RE: SHARE PRICE17 Feb 2026 11:01
As I've mentioned before, dividend cover is somewhat misleading as a guide to long term returns, in part because it's only a cash cover, so doesn't take into account depreciation (and therefore doesn't allow for the fact that the wind turbines have a limited life). Allowing for depreciation would reduce the cover. (However, to the extent that the cash cover is calculated after repayments of debt, that partially offsets this ignoring of depreciation.) Dividend cover also doesn't take into account other future changes in cash flows.
Since the NAV is based on a discounted cash flow analysis, it tries to take all these things into account, so it's a much more useful guide to future returns than just looking at current cash cover. Then you just have to judge whether the assumptions made in the DCF model are likely to be realized in practice. If you think they are, then the big discount to NAV shows that the shares are great value. But some of us are less confident about those assumptions, particularly the projected future electricity prices, which are very dependent on future government policies.

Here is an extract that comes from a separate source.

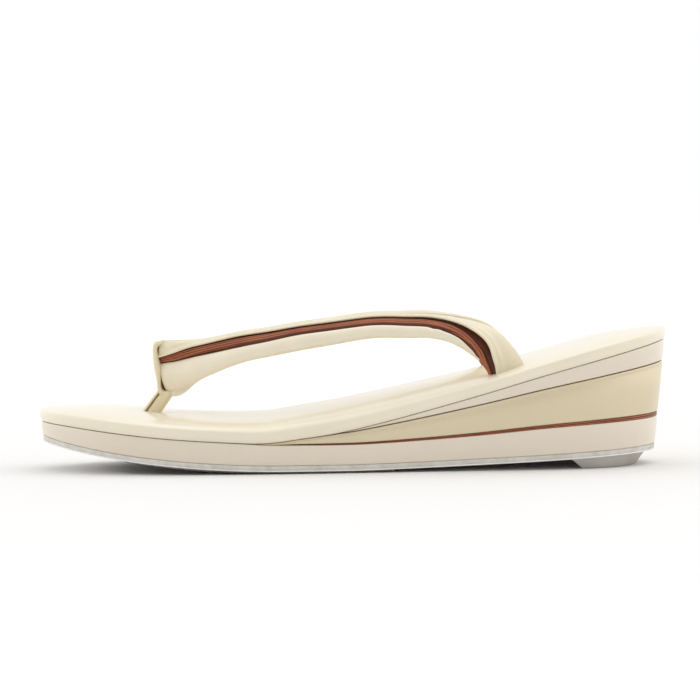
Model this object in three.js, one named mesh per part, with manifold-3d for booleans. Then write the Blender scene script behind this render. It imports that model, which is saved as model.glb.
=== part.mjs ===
// A women's formal zori sandal, built as its maker stacks it: a thin outsole with a tread patch and a heel lift,
// one core under the whole foot, two wedge cores and a folded band under the heel, a padded footbed, and a pair of
// padded straps joined in a V that a front thong holds between the toes.
// Millimetres. +Z is up, the toe points to -X, the heel to +X, and the wearer's left side is -Y.
// The origin is on the floor, under the middle of the sole.
import * as THREE from 'three';
import { mergeVertices } from 'three/addons/utils/BufferGeometryUtils.js';
import Module from 'manifold-3d';

const wasm = await Module();
wasm.setup();

// Driving dimensions of the sole
const soleLength = 240;
const ballWidth = 84;
const sideTaperDegrees = 5.6;
const toeSpring = 10.4;
const heelSpring = 4.9;
const outsoleThickness = 2.2;
const patchThickness = 0.6;
const patchInset = 3;
const patchFront = 24;
const patchLength = 112;
const liftLength = 38;
const liftInset = 3.2;
const liftFlare = 3.4;
const lowerCoreThickness = 8;
const bandThickness = 1.6;
const middleCoreThickness = 19.5;
const upperCoreThickness = 8.2;
const middleCoreLength = 154;
const upperCoreLength = 128;
const bandLength = 138;
const footbedWall = 3.6;
const footbedCrown = 8.6;
const footbedBulge = 0.5;
const edgeRound = 0.6;

// Driving dimensions of the straps and the front thong
const strapWidth = 16;
const strapThickness = 6.4;
const strapSpread = 55;
const strapRise = 37;
const flapStep = 0.5;
const pipingThickness = 1;
const thongSetBack = 36.5;
const thongLoopWidth = 9;
const thongLoopThickness = 2.2;
const thongWaist = 3.4;
const thongPostLength = 7;
const thongPostWidth = 8;
const seatDepth = 3.4;

// Clearance between neighbouring pieces, and the thickness that a wedge starts with
const gap = 0.3;
const featherEdge = 0.12;

// Shortest edge that a cut may leave, the distance at which vertices are one, and a length that counts as none
const weld = 0.03;
const oneVertex = 1e-5;
const tiny = 1e-6;

// Grids that the faceted surfaces are cut into
const soleGrid = { along: 20, across: 10, up: 3 };
const wedgeGrid = { along: 14, across: 10, up: 3 };
const liftGrid = { along: 6, across: 12, up: 1 };
const patchGrid = { along: 14, across: 8, up: 1 };
const footbedGrid = { along: 26, across: 14, up: 3 };
const strapSteps = 36;
const pipingRings = { first: 2, last: 33 };
const seatRing = 28;

const half = { length: soleLength / 2 - footbedBulge, width: ballWidth / 2 };
const taper = Math.tan(THREE.MathUtils.degToRad(sideTaperDegrees));
const clamp = THREE.MathUtils.clamp;
const lerp = THREE.MathUtils.lerp;
const stationOf = (x) => (x / half.length + 1) / 2;
const xOf = (station) => (2 * station - 1) * half.length;

// A smooth curve through the rows of a table: one value of each named column at a station
function smoothTable(rows, names) {
  const stations = rows.map((row) => row.station);
  const values = rows.flatMap((row) => names.map((name) => row[name]));
  const curve = new THREE.CubicInterpolant(stations, values, names.length);
  const first = stations[0];
  const last = stations[stations.length - 1];
  return (station) => {
    const at = curve.evaluate(clamp(station, first, last));
    return Object.fromEntries(names.map((name, i) => [name, at[i]]));
  };
}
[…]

By the way, I think there's one way in which the NAV slightly understates expected returns (given its assumptions). The NAV is calculated as GAV minus outstanding debt. So debt is valued at face value, not at net present value of future interest and principal payments. Since the discount rate is higher than the interest rate on debts, the debt would be valued lower on an NPV basis, which means the NAV would be higher on that basis. I'd be interested to hear from our resident actuary what he thinks about that.